Ce dernier, invité au sommet de Cadix, est en sorti avisé de la température
probable du prochain sommet UE-CELAC (Communauté des États
latino-américains et des Caraïbes), les 26 et 27 janvier 2013
à Santiago du Chili. Un duel entre Dilma Rousseff et la chancelière
allemande Angela Merkel, impératrice de l'austérité, n'y étonnerait personne.
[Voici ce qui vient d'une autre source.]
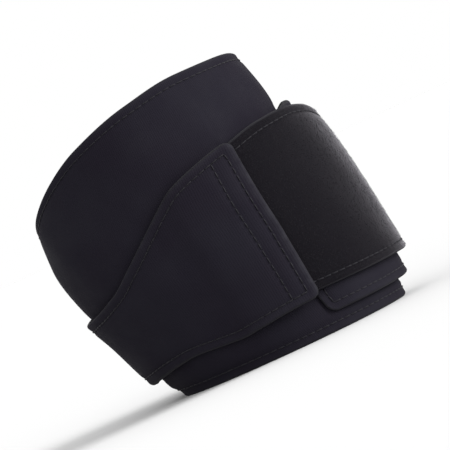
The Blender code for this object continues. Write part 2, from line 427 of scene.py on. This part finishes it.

Le président de l'Équateur,
Rafael Correa, qui fut ministre de l'Économie durant l'une des ultimes
crises de la dette de son pays, a lui aussi vivement critiqué les
politiques d'austérité, "qui affectent la majorité et
dont peu bénéficient". Il croit que "l'histoire se répète
aujourd'hui en Europe".
Ollanta Humala, président du Pérou,
a également insisté sur la nécessité de promouvoir
la croissance avec inclusion sociale. Même le ministre cubain des Affaires
étrangères, Bruno Rodriguez, s'est permis d'avertir l'Europe
que le bien-être dont elle s'enorgueillissait "semble en danger
d'extinction" et que la survie de l'euro "est menacée".
Conseil encore, ou du moins invitation
à élargir les horizons, la lettre qui offre à l'Espagne
le statut d'observateur au sein de l'Alliance du Pacifique, remise à
Cadix à Mariano Rajoy par les présidents des quatre pays de
cette alliance - Mexique, Colombie, Pérou et Chili. Ils forment depuis
le mois de juin une zone de libre-échange de 200 millions d'habitants
soucieuse de conquérir les marchés asiatiques.
Aussi la
Déclaration
de Cadix, document final du 22e sommet ibéro-américain, plaide-t-elle
logiquement en faveur de la promotion de politiques de croissance. Elle vise aussi à
donner une impulsion au commerce et à développer les investissements
entre les deux continents dans un panorama de crise mondiale à laquelle
les pays latino-américains sont parvenus à opposer une
croissance soutenue.
Contradiction
Que l'Espagne et le Portugal misent sur
la croissance dans le contexte ibéro-américain, tout en l'étouffant
sous une rigueur draconienne dans le cadre européen,
est une contradiction qui atteste peut-être du désarroi des
deux pays ibériques. Madrid et Lisbonne semblent en fait s'agripper
au nouvel Eldorado d'outre-Atlantique comme à une bouée de
sauvetage. Le thème officiel du sommet, "Une relation rénovée",
ne dit pas autre chose.
Mariano Rajoy a été jusqu'à
inviter les sociétés latino-américaines à investir
en Espagne, où elles jouiront, a-t-il dit, d'une grande sécurité
juridique. Garantie aux entreprises, cette sécurité est quasi
inexistante pour les salariés espagnols depuis la réforme du
marché du travail, qui a "flexibilisé" au début de l'année
salaires et conditions de licenciement sur injonction de Berlin, de Bruxelles
et de la Banque centrale européenne.
Le sommet a aussi annoncé la création d'un centre d'arbitrage
indépendant qui devrait permettre la résolution rapide des
conflits entre entreprises, comme par exemple l'expropriation en Argentine
de la filiale YPF de la compagnie pétrolière espagnole Repsol.
Les participants se sont par ailleurs prononcés pour une réflexion
de la communauté internationale sur les conséquences de la
légalisation de certaines drogues, décidée par plusieurs
pays, et ont appelé à une meilleure coordination internationale.
Au total, 21 pays étaient présents au sommet de Cadix. Toutefois,
les chefs d'État d'Argentine, de Cuba, du Venezuela, du Guatemala,
d'Uruguay et du Nicaragua étaient représentés par leur
vice-président ou leur ministre des Affaires étrangères.
Le Paraguay, en conflit avec ses partenaires depuis la destitution de son
président de gauche, Fernando Lugo, était absent.